1) There is always the fear that water would destroy it, even if it is stray in a toilet.
2) It is not ideal for walking long distances with leather soles, as there is no cushioning.
3) Over long use, it develops holes which can't really be plugged.
4) If different layers of leather is compressed, the layers may separate over time and spoil the look

Of late, Florsheim is coming up with brogues having leather soles, with a thin rubber grip below the fore paws, so that below the toe cap the leather sole is clearly visible.

There are many varieties of leather and some cuts with strength and thickness are ideal for sole and not for the upper. Perhaps in the production process, the craftsmen decided certain portions to go into the sole.

With rubber and PVC, some soles have been as comfortable as are tyres to say a Volvo stage coach. All the top brands now have synthetic soles for walking, running and trekking; and even sports-specific games.

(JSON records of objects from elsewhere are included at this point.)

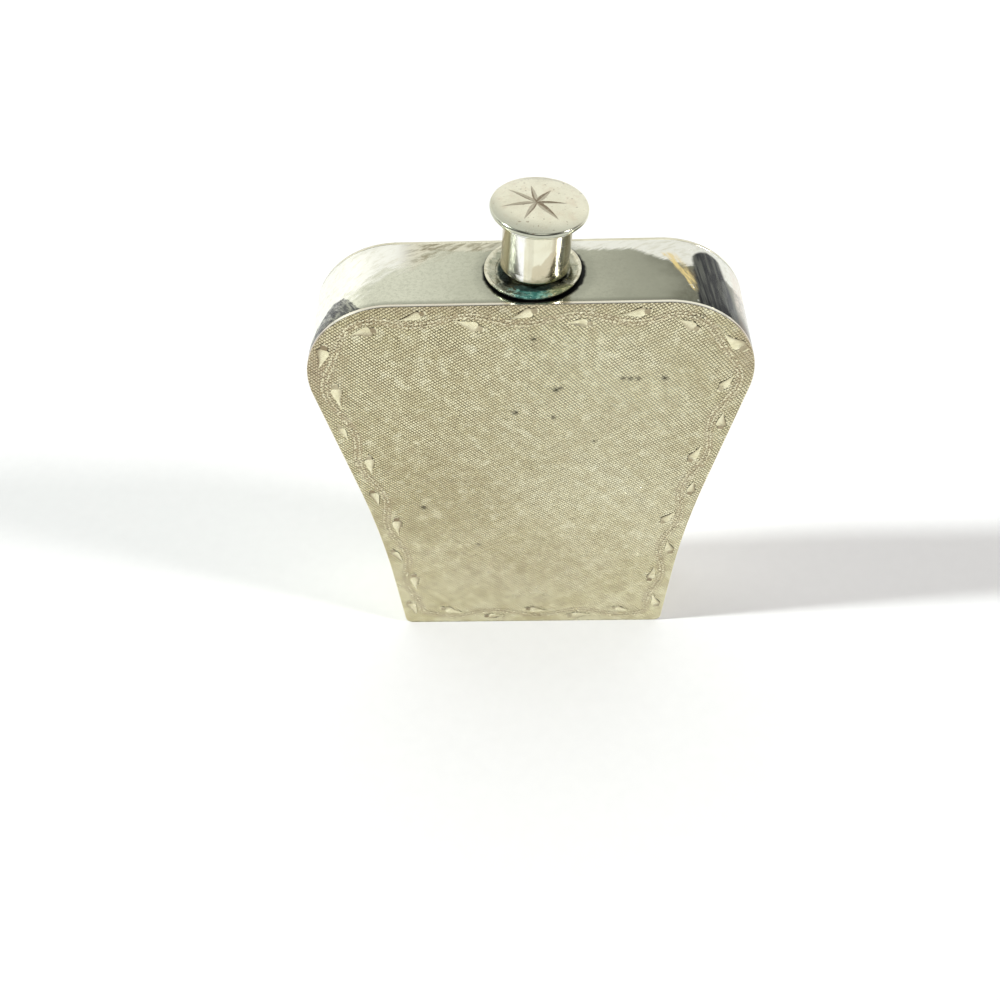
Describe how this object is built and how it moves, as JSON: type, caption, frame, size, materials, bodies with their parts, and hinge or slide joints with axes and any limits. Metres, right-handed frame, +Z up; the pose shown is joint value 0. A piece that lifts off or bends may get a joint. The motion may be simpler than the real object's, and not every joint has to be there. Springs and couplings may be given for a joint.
{
  "type": "hip flask",
  "caption": "Flat pocket flask with round shoulders and tapering sides, a saucer collar round its neck and a mushroom-shaped screw cap that leans a little to the right.",
  "frame": {"origin": "centre of the underside, on the surface the flask stands on", "axes": "+Z up, -Y out of the engraved front face, +X to the right of someone facing the front"},
  "size_m": [0.086, 0.0196, 0.1144],
  "materials": {
    "engraved_plate": "silver plate with fine cross-hatched engraving and a leaf border",
    "plain_plate": "worn polished silver plate",
    "polished_band": "worn polished silver plate with fine scratches",
    "base_metal": "rubbed silver plate",
    "tarnished_collar": "silver plate with green copper tarnish in the well",
    "thread_metal": "bare nickel silver",
    "cork": "natural cork",
    "cap_metal": "polished silver plate with an engraved star"
  },
  "bodies": {
    "flask": {"front_plate": "engraved_plate", "back_plate": "plain_plate", "side_band": "polished_band", "base_plate": "base_metal", "neck_collar": "tarnished_collar", "neck_tube": "thread_metal"},
    "cap_liner": {"cork_liner": "cork"},
    "cap": {"cap_top_plate": "cap_metal", "cap_under_plate": "cap_metal", "cap_stem": "cap_metal", "cap_thread_sleeve": "thread_metal"}
  },
  "joints": [
    {"name": "cap_lift", "type": "slide", "parent": "flask", "child": "cap_liner", "axis": [0.0698, 0, 0.9976], "range_m": [0, 0.018]},
    {"name": "cap_turn", "type": "hinge", "parent": "cap_liner", "child": "cap", "pos_m": [0.0011, 0, 0.0988], "axis": [0.0698, 0, 0.9976], "range_deg": [0, 3600]}
  ],
  "couplings": [
    {"joint": "cap_turn", "follows": "cap_lift", "rad_per_m": 3490.7}
  ]
}
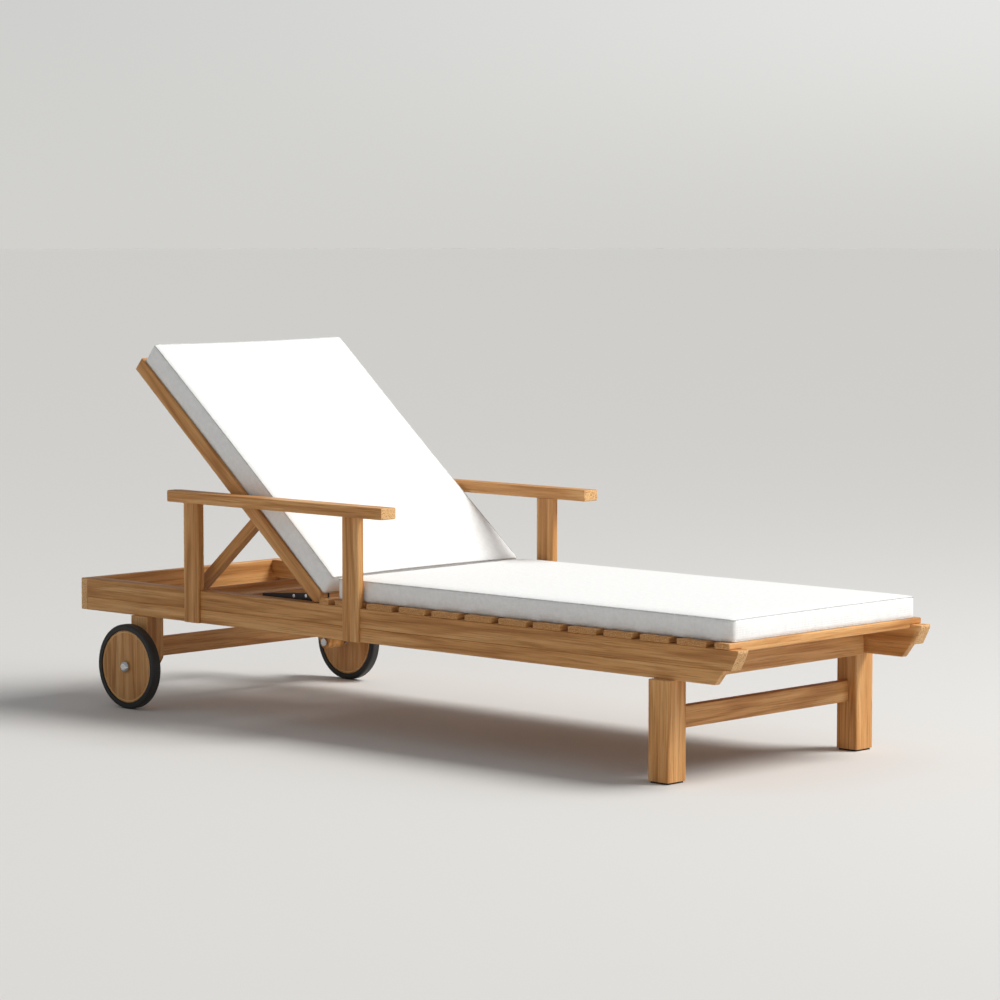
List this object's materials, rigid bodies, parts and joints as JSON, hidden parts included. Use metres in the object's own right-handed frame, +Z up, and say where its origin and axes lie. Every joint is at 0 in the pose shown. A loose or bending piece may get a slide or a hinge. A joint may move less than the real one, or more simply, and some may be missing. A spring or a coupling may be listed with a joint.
{
  "type": "reclining sun lounger",
  "caption": "Low wooden sun lounger on two legs and two wheels, with flat armrests, an adjustable propped backrest, slatted seat and a two-part cushion.",
  "frame": {"origin": "middle of the lounger on the floor", "axes": "+X towards the foot end, +Y to the left side, +Z up"},
  "size_m": [2.05, 0.761, 0.8554],
  "materials": {
    "teak": "oiled, satin",
    "cushion_fabric": "woven, matte",
    "tyre_rubber": "satin",
    "stainless_steel": "polished",
    "black_steel": "powder coated",
    "glide_plastic": "matte"
  },
  "bodies": {
    "frame": {"arm_post_front_left": "teak", "arm_post_front_right": "teak", "arm_post_rear_left": "teak", "arm_post_rear_right": "teak", "armrest_left": "teak", "armrest_right": "teak", "axle_spacer_left": "stainless_steel", "axle_spacer_right": "stainless_steel", "foot_cross_rail": "teak", "foot_leg_left": "teak", "foot_leg_right": "teak", "foot_slat": "teak", "foot_stretcher": "teak", "head_rail": "teak", "hinge_cross_rail": "teak", "hinge_pin_left": "black_steel", "hinge_pin_right": "black_steel", "hinge_plate_left": "black_steel", "hinge_plate_right": "black_steel", "hub_cap_left": "stainless_steel", "hub_cap_right": "stainless_steel", "leg_glides": "glide_plastic", "mid_cross_rail": "teak", "plate_rivets": "stainless_steel", "post_bolts": "black_steel", "prop_cross_rail": "teak", "prop_rack_left": "teak", "prop_rack_right": "teak", "rear_leg_left": "teak", "rear_leg_right": "teak", "rear_stretcher": "teak", "seat_cushion": "cushion_fabric", "seat_slat_rear": "teak", "seat_slats": "teak", "side_apron_left": "teak", "side_apron_right": "teak", "side_rail_left": "teak", "side_rail_right": "teak", "slat_screws": "stainless_steel", "stub_axle_left": "stainless_steel", "stub_axle_right": "stainless_steel"},
    "wheel_left": {"wheel_disc_left": "teak", "tyre_left": "tyre_rubber", "wheel_bush_left": "stainless_steel"},
    "wheel_right": {"wheel_disc_right": "teak", "tyre_right": "tyre_rubber", "wheel_bush_right": "stainless_steel"},
    "backrest": {"backrest_stile_left": "teak", "backrest_stile_right": "teak", "backrest_bottom_rail": "teak", "backrest_top_rail": "teak", "backrest_slats": "teak", "back_cushion": "cushion_fabric", "prop_pin_left": "black_steel", "prop_pin_right": "black_steel", "prop_washer_left": "stainless_steel", "prop_washer_right": "stainless_steel"},
    "prop": {"prop_strut_left": "teak", "prop_strut_right": "teak", "prop_foot_bar": "teak"}
  },
  "joints": [
    {"name": "backrest_recline", "type": "hinge", "parent": "frame", "child": "backrest", "pos_m": [-0.227, 0, 0.3085], "axis": [0, 1, 0], "range_deg": [-40, 19]},
    {"name": "prop_swing", "type": "hinge", "parent": "backrest", "child": "prop", "pos_m": [-0.43897, 0, 0.47592], "axis": [0, -1, 0], "range_deg": [-75.6, 36.02]},
    {"name": "wheel_left_spin", "type": "hinge", "parent": "frame", "child": "wheel_left", "pos_m": [-0.807, 0.36, 0.1], "axis": [0, 1, 0], "continuous": true},
    {"name": "wheel_right_spin", "type": "hinge", "parent": "frame", "child": "wheel_right", "pos_m": [-0.807, -0.36, 0.1], "axis": [0, 1, 0], "continuous": true}
  ],
  "couplings": [
    {"joint": "prop_swing", "follows": "backrest_recline", "ratio": 1.885}
  ]
}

This is an important question asked, and I would like to know from the experts and senior members as to how leather soles are structured, whether there are some sub-categories and new innovations. With new age heel insoles etc from firms like Scholl, perhaps the leather sole would now be more comfortable.

Serene.


----------



## Ivanov (Nov 7, 2012)

justonemore said:


> If we are judging only on how rugged the sole material is, leather will never win. Jeans by nature are more rugged than dress trousers, but I would doubt in most cases that many here would say the trouser material is "inferior".


Well, objectively the material commonly used for trousers would be inferior in terms of ruggedness to denim--few would dispute that. It really is an extension of the same phenomena, practicality not being at the forefront of formal menswear.

The problem is that leather soles are inferior in durability as well as function. You cannot walk in leather soles for extended periods...And shoes are more expensive to replace than pants, and are worn harder than trousers.

Plus, your comparison is off...you are comparing formal dress shoes, one with a leather sole the other with rubber--both being formal despite the varying opinions as to the degrees of formality--with the formal trouser and the always informal jean.


----------



## Bjorn (May 2, 2010)

Ivanov said:


> Well, objectively the material commonly used for trousers would be inferior in terms of ruggedness to denim--few would dispute that. It really is an extension of the same phenomena, practicality not being at the forefront of formal menswear.
> 
> The problem is that leather soles are inferior in durability as well as function. You cannot walk in leather soles for extended periods...And shoes are more expensive to replace than pants, and are worn harder than trousers.
> 
> Plus, your comparison is off...you are comparing formal dress shoes, one with a leather sole the other with rubber--both being formal despite the varying opinions as to the degrees of formality--with the formal trouser and the always informal jean.


I know I can walk in leather soled shoes for extended periods.

Moreover, rubber soled shoes are not "formal dress shoes".

I'm not sure what you think is formal menswear in this context.


----------



## Leighton (Nov 16, 2009)

Do people really look at the bottom of the shoe and think "he's not wearing leather soles!" ?


----------



## Bjorn (May 2, 2010)

Leighton said:


> Do people really look at the bottom of the shoe and think "he's not wearing leather soles!" ?


I do disparage people who should know better, like lawyers with pointy brown rubber soled shoes.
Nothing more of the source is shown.